Soal Kasus Jiwasraya

Jiwasraya sedang mengalami masalah pada neraca keuangan. Hal ini tercermin dari risk based capital (RBC) atau rasio kecukupan modal di perusahaan tercatat minus 805%.

Padahal sesuai aturan Otoritas Jasa Keuangan (OJK) modal minimum yang harus dipenuhi oleh perusahaan asuransi baik umum atau jiwa adalah 120%. Akibatnya banyak polis nasabah yang tidak dibayar.

Dugaan korupsi di Jiwasraya tengah ditangani Kejagung. Dalam penyidikan awal, Kejagung sudah menaksir angka kerugian negara di kasus korupsi ini, yaitu sekitar Rp 13,7 triliun.

Jaksa Agung ST Burhanuddin juga menilai Jiwasraya telah melanggar prinsip kehati-hatian dalam hal berinvestasi. Menurut Burhanuddin, Jiwasraya malah menempatkan 95 persen dana di saham yang berkinerja buruk.

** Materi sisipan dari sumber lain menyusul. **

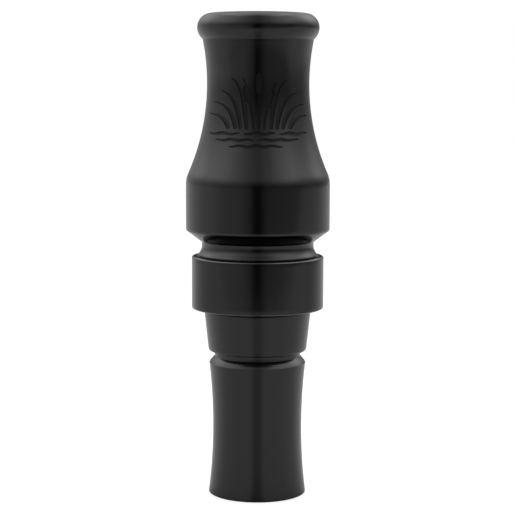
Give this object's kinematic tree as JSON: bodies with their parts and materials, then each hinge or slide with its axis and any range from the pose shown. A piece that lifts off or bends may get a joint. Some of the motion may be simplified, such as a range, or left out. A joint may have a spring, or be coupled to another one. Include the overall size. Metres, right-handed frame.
{
  "type": "duck call",
  "caption": "Turned duck call: barrel with a flared mouth and metal band, plugged onto an insert that holds a tone board, reeds and wedge, sealed by O-rings.",
  "frame": {"origin": "centre of the flat exhaust end, on the call's axis", "axes": "+Z along the call's axis, from the exhaust end towards the mouth; the reeds face -Y"},
  "size_m": [0.0382, 0.0382, 0.1274],
  "materials": {
    "turned_plastic": "satin black, turned and lightly polished",
    "band_metal": "black anodised, smooth",
    "seal_rubber": "moulded",
    "board_plastic": "moulded, smooth",
    "reed_film": "milky polyester film",
    "cork": "cut cork"
  },
  "bodies": {
    "insert": {"insert_stem": "turned_plastic"},
    "seals": {"tenon_o_ring_front": "seal_rubber", "tenon_o_ring_rear": "seal_rubber"},
    "barrel": {"barrel": "turned_plastic", "barrel_band": "band_metal"},
    "guts": {"tone_board": "board_plastic", "wedge": "cork"},
    "lower_reed": {"reed_lower": "reed_film"},
    "upper_reed": {"reed_upper": "reed_film"}
  },
  "joints": [
    {"name": "barrel_twist", "type": "hinge", "parent": "insert", "child": "seals", "pos_m": [0, 0, 0.0615], "axis": [0, 0, 1], "continuous": true},
    {"name": "barrel_pull", "type": "slide", "parent": "seals", "child": "barrel", "axis": [0, 0, 1], "range_m": [0, 0.07]},
    {"name": "guts_pull", "type": "slide", "parent": "insert", "child": "guts", "axis": [0, 0, 1], "range_m": [0, 0.024]},
    {"name": "reed_flex", "type": "hinge", "parent": "guts", "child": "lower_reed", "pos_m": [0, -0.00103, 0.0655], "axis": [1, 0, 0], "range_deg": [-1.8, 1.8], "stiffness_Nm_per_rad": 0.01},
    {"name": "upper_reed_flex", "type": "hinge", "parent": "guts", "child": "upper_reed", "pos_m": [0, -0.00158, 0.0655], "axis": [1, 0, 0], "range_deg": [-1.8, 1.8], "stiffness_Nm_per_rad": 0.01}
  ],
  "couplings": [
    {"joint": "upper_reed_flex", "follows": "reed_flex", "ratio": 1}
  ]
}
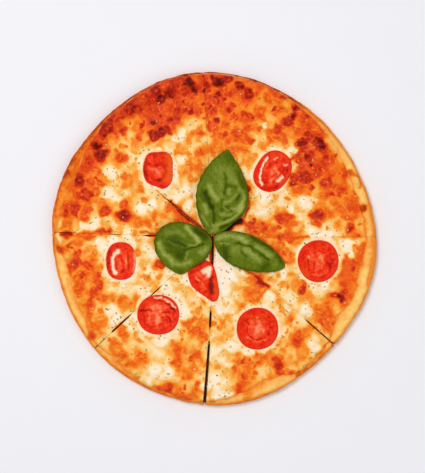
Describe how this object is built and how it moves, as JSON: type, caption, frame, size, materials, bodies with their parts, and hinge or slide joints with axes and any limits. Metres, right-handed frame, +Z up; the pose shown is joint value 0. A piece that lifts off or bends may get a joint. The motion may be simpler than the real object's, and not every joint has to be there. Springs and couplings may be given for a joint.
{
  "type": "margherita pizza",
  "caption": "Round baked margherita pizza cut into wedge slices, with tomato sauce, melted cheese, tomato slices and basil leaves",
  "frame": {"origin": "on the underside, in the middle of the outline", "axes": "+Z up through the pizza's thickness, +X and +Y across the pizza"},
  "size_m": [0.2787, 0.2864, 0.0198],
  "materials": {
    "baked_dough": "baked, dull, gold with browned bubbles",
    "tomato_sauce": "cooked, wet",
    "melted_cheese": "melted, oily, with browned blisters",
    "tomato_flesh": "wet, glossy",
    "basil": "fresh leaf, satin"
  },
  "bodies": {
    "root": {"dough_slice_1": "baked_dough", "dough_slice_2": "baked_dough", "dough_slice_3": "baked_dough", "dough_slice_4": "baked_dough", "dough_slice_5": "baked_dough", "dough_slice_6": "baked_dough", "dough_slice_7": "baked_dough", "dough_slice_8": "baked_dough", "sauce_slice_1": "tomato_sauce", "sauce_slice_2": "tomato_sauce", "sauce_slice_3": "tomato_sauce", "sauce_slice_4": "tomato_sauce", "sauce_slice_5": "tomato_sauce", "sauce_slice_6": "tomato_sauce", "sauce_slice_7": "tomato_sauce", "sauce_slice_8": "tomato_sauce", "cheese_slice_1": "melted_cheese", "cheese_slice_2": "melted_cheese", "cheese_slice_3": "melted_cheese", "cheese_slice_4": "melted_cheese", "cheese_slice_5": "melted_cheese", "cheese_slice_6": "melted_cheese", "cheese_slice_7": "melted_cheese", "cheese_slice_8": "melted_cheese", "tomato_slice_upper_left": "tomato_flesh", "tomato_slice_upper_right_part_1": "tomato_flesh", "tomato_slice_upper_right_part_2": "tomato_flesh", "tomato_slice_left": "tomato_flesh", "tomato_slice_lower_left": "tomato_flesh", "tomato_slice_lower_right": "tomato_flesh", "tomato_slice_right": "tomato_flesh", "tomato_slice_middle_part_6": "tomato_flesh", "tomato_slice_middle_part_7": "tomato_flesh", "basil_leaf_top": "basil", "basil_leaf_left": "basil", "basil_leaf_right": "basil"}
  },
  "joints": []
}
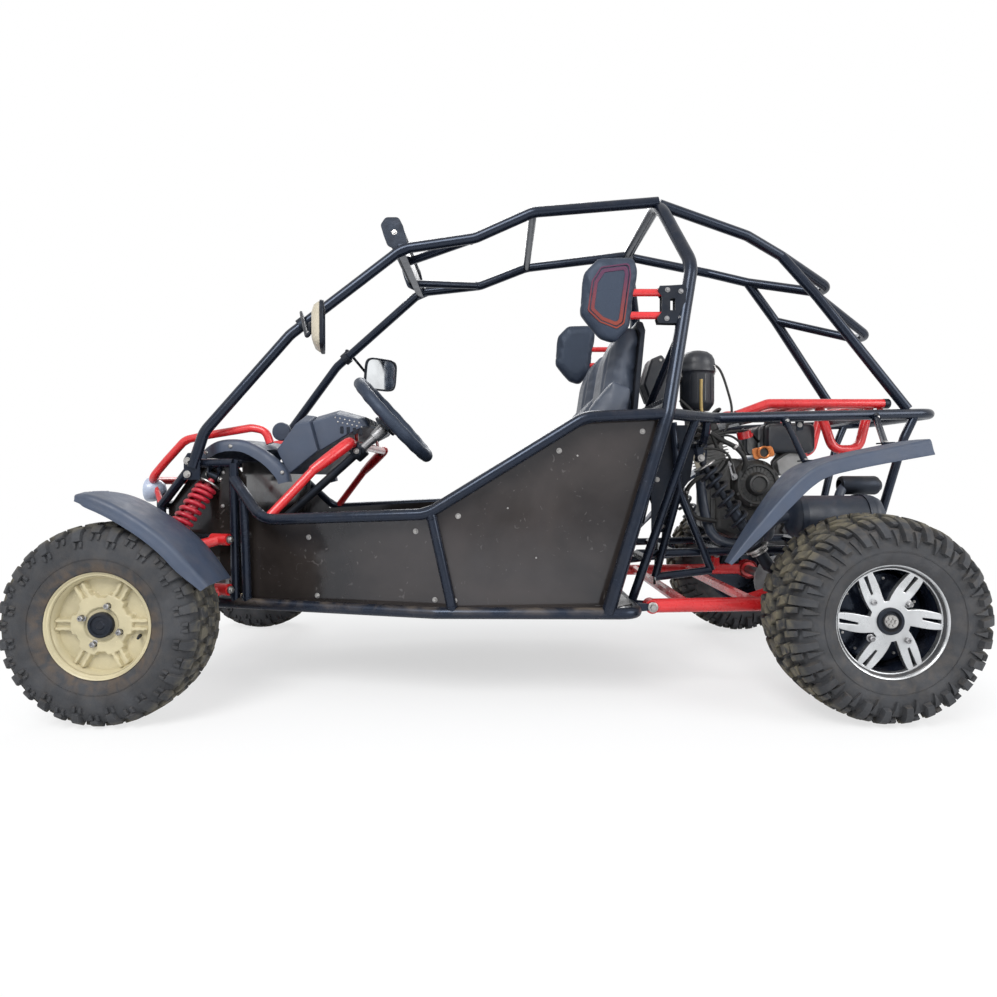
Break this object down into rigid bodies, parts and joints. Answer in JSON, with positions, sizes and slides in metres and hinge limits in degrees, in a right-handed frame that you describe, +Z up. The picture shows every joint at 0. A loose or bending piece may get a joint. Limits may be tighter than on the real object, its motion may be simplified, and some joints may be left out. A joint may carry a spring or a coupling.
{
  "type": "off-road go-kart",
  "caption": "Side-by-side off-road go-kart with a tubular roll cage, bucket seats, coil-over suspension, rack steering and a rear engine.",
  "frame": {"origin": "on the ground, at the middle of the whole kart in plan", "axes": "+X forward, +Y to the driver's left, +Z up"},
  "size_m": [2.7158, 1.4, 1.5318],
  "materials": {
    "black": "gloss black paint",
    "red": "gloss red paint",
    "plastic": "moulded dark blue-grey plastic",
    "panel": "gloss black paint on sheet",
    "cream": "satin cream paint",
    "alloy": "machined and painted alloy",
    "steel": "bare and zinc-plated steel",
    "tyre": "dusty rubber",
    "vinyl": "dark vinyl",
    "lamp": "lamp shell and lens",
    "engine": "black engine paint"
  },
  "bodies": {
    "chassis": {"lower_frame": "black", "main_hoop": "black", "front_cage": "black", "rear_cage": "black", "rear_frame": "black", "floor_pan": "panel", "dash_hoop": "red", "dashboard": "plastic", "front_cowl": "plastic", "front_bumper": "red", "light_bar": "black", "pedals": "steel", "rack_housing": "alloy", "swing_arm": "red", "engine": "engine", "muffler": "engine", "air_filter": "plastic", "fuel_tank": "plastic", "rear_rack": "red", "side_frame_left": "black", "side_frame_right": "black", "front_panel_left": "panel", "front_panel_right": "panel", "rear_panel_left": "panel", "rear_panel_right": "panel", "seat_left": "vinyl", "seat_right": "vinyl", "shoulder_guard_left": "vinyl", "shoulder_guard_right": "vinyl", "headlight_left": "lamp", "headlight_right": "lamp", "mirror_left": "cream", "mirror_right": "cream", "front_shock_left": "red", "front_shock_right": "red", "rear_shock_left": "black", "rear_shock_right": "black", "upper_arm_left": "red", "upper_arm_right": "red", "lower_arm_left": "red", "lower_arm_right": "red", "rear_fender_left": "plastic", "rear_fender_right": "plastic"},
    "steering_wheel": {"steering_wheel": "black"},
    "rack": {"steering_rack": "steel"},
    "rear_axle": {"rear_axle": "steel", "rear_rim_left": "alloy", "rear_tyre_left": "tyre", "rear_rim_right": "alloy", "rear_tyre_right": "tyre"},
    "knuckle_left": {"knuckle_left": "steel", "front_fender_left": "plastic"},
    "front_wheel_left": {"front_rim_left": "cream", "front_tyre_left": "tyre"},
    "knuckle_right": {"knuckle_right": "steel", "front_fender_right": "plastic"},
    "front_wheel_right": {"front_rim_right": "cream", "front_tyre_right": "tyre"}
  },
  "joints": [
    {"name": "steer_left", "type": "hinge", "parent": "chassis", "child": "knuckle_left", "pos_m": [1.093, 0.49, 0.31], "axis": [0, 0, 1], "range_deg": [-25, 25]},
    {"name": "steer_right", "type": "hinge", "parent": "chassis", "child": "knuckle_right", "pos_m": [1.093, -0.49, 0.31], "axis": [0, 0, 1], "range_deg": [-25.1, 25.1]},
    {"name": "rack_travel", "type": "slide", "parent": "chassis", "child": "rack", "axis": [0, 1, 0], "range_m": [-0.0475, 0.0475]},
    {"name": "steering_column", "type": "hinge", "parent": "chassis", "child": "steering_wheel", "pos_m": [0.398, 0.25, 0.829], "axis": [-0.7431, 0, 0.6691], "range_deg": [-113, 113]},
    {"name": "rear_axle_turn", "type": "hinge", "parent": "chassis", "child": "rear_axle", "pos_m": [-0.946, 0, 0.275], "axis": [0, 1, 0], "continuous": true},
    {"name": "front_wheel_left_turn", "type": "hinge", "parent": "knuckle_left", "child": "front_wheel_left", "pos_m": [1.093, 0.6, 0.265], "axis": [0, 1, 0], "continuous": true},
    {"name": "front_wheel_right_turn", "type": "hinge", "parent": "knuckle_right", "child": "front_wheel_right", "pos_m": [1.093, -0.6, 0.265], "axis": [0, 1, 0], "continuous": true}
  ],
  "couplings": [
    {"joint": "steer_right", "follows": "steer_left", "ratio": 1},
    {"joint": "rack_travel", "follows": "steer_left", "m_per_rad": -0.1085},
    {"joint": "steering_column", "follows": "steer_left", "ratio": 4.5}
  ]
}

“Sebagaimana tertuang dalam laporan hasil pemeriksaan dengan tujuan tertentu atas pengelolaan bisnis asuransi, investasi, pendapatan, dan biaya operasional. Hal ini terlihat pada pelanggaran prinsip kehati-hatian dengan berinvestasi yang dilakukan oleh PT Asuransi Jiwasraya yang telah banyak melakukan investasi pada aset-aset dengan risiko tinggi untuk mengejar high grade atau keuntungan tinggi antara lain yang pertama adalah penempatan saham sebanyak 22,4 persen senilai Rp 5,7 triliun dari aset finansial dan jumlah tersebut 5 persen dana ditempatkan pada saham perusahaan dengan kinerja baik dan sebanyak 95 persen dana ditempatkan di saham yang berkinerja buruk,” tutur Jaksa Agung ST Burhanuddin saat jumpa pers di Kejagung, Jakarta Selatan, Rabu (18/12).